SET TASK: Would you copy out the whole listing exactly as given?

DATASET SECTION:
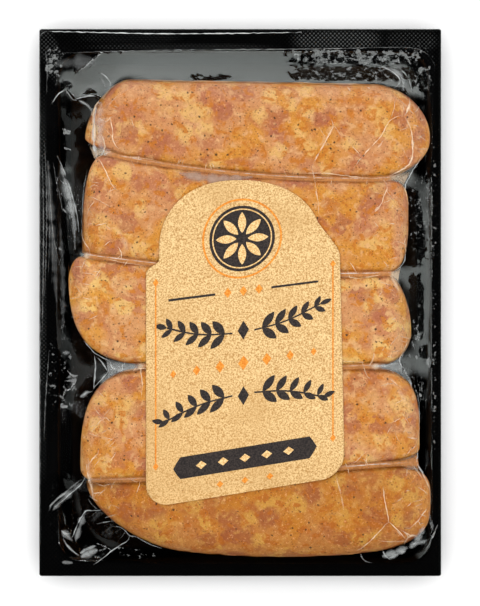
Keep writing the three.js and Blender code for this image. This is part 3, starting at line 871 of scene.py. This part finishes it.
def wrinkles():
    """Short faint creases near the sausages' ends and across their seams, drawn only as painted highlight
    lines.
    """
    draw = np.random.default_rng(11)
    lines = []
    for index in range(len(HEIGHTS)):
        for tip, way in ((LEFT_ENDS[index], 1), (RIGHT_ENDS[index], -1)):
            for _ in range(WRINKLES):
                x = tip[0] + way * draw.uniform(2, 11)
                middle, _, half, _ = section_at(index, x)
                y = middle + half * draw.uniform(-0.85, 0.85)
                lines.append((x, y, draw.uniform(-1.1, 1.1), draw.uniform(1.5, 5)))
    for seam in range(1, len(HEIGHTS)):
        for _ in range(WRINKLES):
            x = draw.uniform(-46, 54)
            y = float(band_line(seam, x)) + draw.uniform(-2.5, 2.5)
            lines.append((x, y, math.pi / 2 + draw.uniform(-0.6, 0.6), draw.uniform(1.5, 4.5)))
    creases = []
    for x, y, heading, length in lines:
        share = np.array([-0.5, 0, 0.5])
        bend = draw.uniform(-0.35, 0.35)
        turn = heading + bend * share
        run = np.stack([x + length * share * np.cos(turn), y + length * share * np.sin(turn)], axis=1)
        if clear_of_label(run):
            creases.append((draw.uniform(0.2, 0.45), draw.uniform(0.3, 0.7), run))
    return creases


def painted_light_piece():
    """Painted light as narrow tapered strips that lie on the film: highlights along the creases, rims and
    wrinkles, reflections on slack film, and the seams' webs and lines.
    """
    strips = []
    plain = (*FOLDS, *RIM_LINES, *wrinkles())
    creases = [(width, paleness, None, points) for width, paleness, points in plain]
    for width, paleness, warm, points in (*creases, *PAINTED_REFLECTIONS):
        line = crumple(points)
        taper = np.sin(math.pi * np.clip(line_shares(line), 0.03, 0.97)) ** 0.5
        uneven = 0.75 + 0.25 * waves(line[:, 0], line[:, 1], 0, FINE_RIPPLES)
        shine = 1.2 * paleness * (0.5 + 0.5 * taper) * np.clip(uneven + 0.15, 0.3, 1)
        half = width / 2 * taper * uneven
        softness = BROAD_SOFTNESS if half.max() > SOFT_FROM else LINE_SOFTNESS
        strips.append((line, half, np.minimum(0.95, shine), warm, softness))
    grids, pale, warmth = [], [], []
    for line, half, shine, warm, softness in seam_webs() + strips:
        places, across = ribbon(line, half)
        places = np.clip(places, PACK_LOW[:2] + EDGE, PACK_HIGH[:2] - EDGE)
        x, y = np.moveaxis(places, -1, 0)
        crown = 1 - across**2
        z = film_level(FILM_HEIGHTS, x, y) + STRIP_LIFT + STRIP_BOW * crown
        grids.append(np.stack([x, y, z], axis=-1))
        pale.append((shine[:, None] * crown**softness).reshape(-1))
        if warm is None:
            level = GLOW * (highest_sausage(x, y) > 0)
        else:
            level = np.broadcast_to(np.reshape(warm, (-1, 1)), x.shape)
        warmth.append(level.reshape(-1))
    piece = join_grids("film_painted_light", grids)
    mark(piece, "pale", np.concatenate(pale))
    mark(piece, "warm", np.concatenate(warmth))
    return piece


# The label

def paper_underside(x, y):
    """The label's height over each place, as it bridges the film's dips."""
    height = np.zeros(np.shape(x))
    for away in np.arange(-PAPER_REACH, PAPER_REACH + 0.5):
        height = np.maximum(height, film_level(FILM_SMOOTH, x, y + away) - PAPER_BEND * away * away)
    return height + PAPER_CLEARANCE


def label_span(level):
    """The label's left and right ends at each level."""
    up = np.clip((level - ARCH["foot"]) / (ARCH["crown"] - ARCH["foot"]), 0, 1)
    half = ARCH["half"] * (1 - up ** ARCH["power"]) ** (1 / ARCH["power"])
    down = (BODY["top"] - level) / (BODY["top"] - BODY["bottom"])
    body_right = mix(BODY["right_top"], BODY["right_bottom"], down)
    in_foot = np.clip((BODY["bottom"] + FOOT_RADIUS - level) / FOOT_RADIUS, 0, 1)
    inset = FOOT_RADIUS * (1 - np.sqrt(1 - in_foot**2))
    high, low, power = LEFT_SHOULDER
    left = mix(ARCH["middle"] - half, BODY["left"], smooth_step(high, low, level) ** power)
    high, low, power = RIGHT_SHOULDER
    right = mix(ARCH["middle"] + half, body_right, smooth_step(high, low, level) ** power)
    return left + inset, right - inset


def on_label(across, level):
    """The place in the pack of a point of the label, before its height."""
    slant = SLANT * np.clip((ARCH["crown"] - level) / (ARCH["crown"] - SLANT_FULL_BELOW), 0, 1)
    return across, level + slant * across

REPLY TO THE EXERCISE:
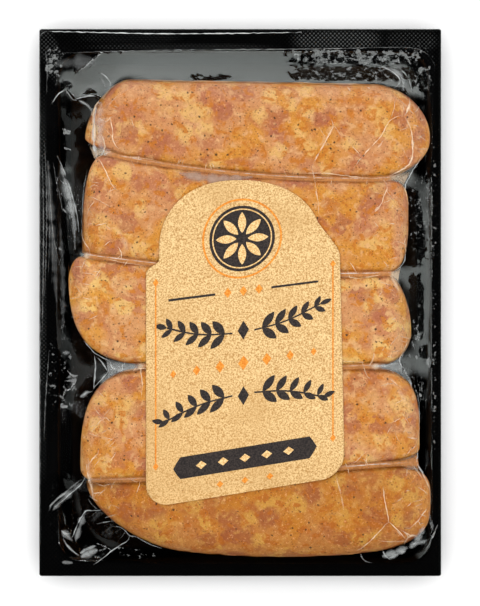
Keep writing the three.js and Blender code for this image. This is part 3, starting at line 871 of scene.py. This part finishes it.
def wrinkles():
    """Short faint creases near the sausages' ends and across their seams, drawn only as painted highlight
    lines.
    """
    draw = np.random.default_rng(11)
    lines = []
    for index in range(len(HEIGHTS)):
        for tip, way in ((LEFT_ENDS[index], 1), (RIGHT_ENDS[index], -1)):
            for _ in range(WRINKLES):
                x = tip[0] + way * draw.uniform(2, 11)
                middle, _, half, _ = section_at(index, x)
                y = middle + half * draw.uniform(-0.85, 0.85)
                lines.append((x, y, draw.uniform(-1.1, 1.1), draw.uniform(1.5, 5)))
    for seam in range(1, len(HEIGHTS)):
        for _ in range(WRINKLES):
            x = draw.uniform(-46, 54)
            y = float(band_line(seam, x)) + draw.uniform(-2.5, 2.5)
            lines.append((x, y, math.pi / 2 + draw.uniform(-0.6, 0.6), draw.uniform(1.5, 4.5)))
    creases = []
    for x, y, heading, length in lines:
        share = np.array([-0.5, 0, 0.5])
        bend = draw.uniform(-0.35, 0.35)
        turn = heading + bend * share
        run = np.stack([x + length * share * np.cos(turn), y + length * share * np.sin(turn)], axis=1)
        if clear_of_label(run):
            creases.append((draw.uniform(0.2, 0.45), draw.uniform(0.3, 0.7), run))
    return creases


def painted_light_piece():
    """Painted light as narrow tapered strips that lie on the film: highlights along the creases, rims and
    wrinkles, reflections on slack film, and the seams' webs and lines.
    """
    strips = []
    plain = (*FOLDS, *RIM_LINES, *wrinkles())
    creases = [(width, paleness, None, points) for width, paleness, points in plain]
    for width, paleness, warm, points in (*creases, *PAINTED_REFLECTIONS):
        line = crumple(points)
        taper = np.sin(math.pi * np.clip(line_shares(line), 0.03, 0.97)) ** 0.5
        uneven = 0.75 + 0.25 * waves(line[:, 0], line[:, 1], 0, FINE_RIPPLES)
        shine = 1.2 * paleness * (0.5 + 0.5 * taper) * np.clip(uneven + 0.15, 0.3, 1)
        half = width / 2 * taper * uneven
        softness = BROAD_SOFTNESS if half.max() > SOFT_FROM else LINE_SOFTNESS
        strips.append((line, half, np.minimum(0.95, shine), warm, softness))
    grids, pale, warmth = [], [], []
    for line, half, shine, warm, softness in seam_webs() + strips:
        places, across = ribbon(line, half)
        places = np.clip(places, PACK_LOW[:2] + EDGE, PACK_HIGH[:2] - EDGE)
        x, y = np.moveaxis(places, -1, 0)
        crown = 1 - across**2
        z = film_level(FILM_HEIGHTS, x, y) + STRIP_LIFT + STRIP_BOW * crown
        grids.append(np.stack([x, y, z], axis=-1))
        pale.append((shine[:, None] * crown**softness).reshape(-1))
        if warm is None:
            level = GLOW * (highest_sausage(x, y) > 0)
        else:
            level = np.broadcast_to(np.reshape(warm, (-1, 1)), x.shape)
        warmth.append(level.reshape(-1))
    piece = join_grids("film_painted_light", grids)
    mark(piece, "pale", np.concatenate(pale))
    mark(piece, "warm", np.concatenate(warmth))
    return piece


# The label

def paper_underside(x, y):
    """The label's height over each place, as it bridges the film's dips."""
    height = np.zeros(np.shape(x))
    for away in np.arange(-PAPER_REACH, PAPER_REACH + 0.5):
        height = np.maximum(height, film_level(FILM_SMOOTH, x, y + away) - PAPER_BEND * away * away)
    return height + PAPER_CLEARANCE


def label_span(level):
    """The label's left and right ends at each level."""
    up = np.clip((level - ARCH["foot"]) / (ARCH["crown"] - ARCH["foot"]), 0, 1)
    half = ARCH["half"] * (1 - up ** ARCH["power"]) ** (1 / ARCH["power"])
    down = (BODY["top"] - level) / (BODY["top"] - BODY["bottom"])
    body_right = mix(BODY["right_top"], BODY["right_bottom"], down)
    in_foot = np.clip((BODY["bottom"] + FOOT_RADIUS - level) / FOOT_RADIUS, 0, 1)
    inset = FOOT_RADIUS * (1 - np.sqrt(1 - in_foot**2))
    high, low, power = LEFT_SHOULDER
    left = mix(ARCH["middle"] - half, BODY["left"], smooth_step(high, low, level) ** power)
    high, low, power = RIGHT_SHOULDER
    right = mix(ARCH["middle"] + half, body_right, smooth_step(high, low, level) ** power)
    return left + inset, right - inset


def on_label(across, level):
    """The place in the pack of a point of the label, before its height."""
    slant = SLANT * np.clip((ARCH["crown"] - level) / (ARCH["crown"] - SLANT_FULL_BELOW), 0, 1)
    return across, level + slant * across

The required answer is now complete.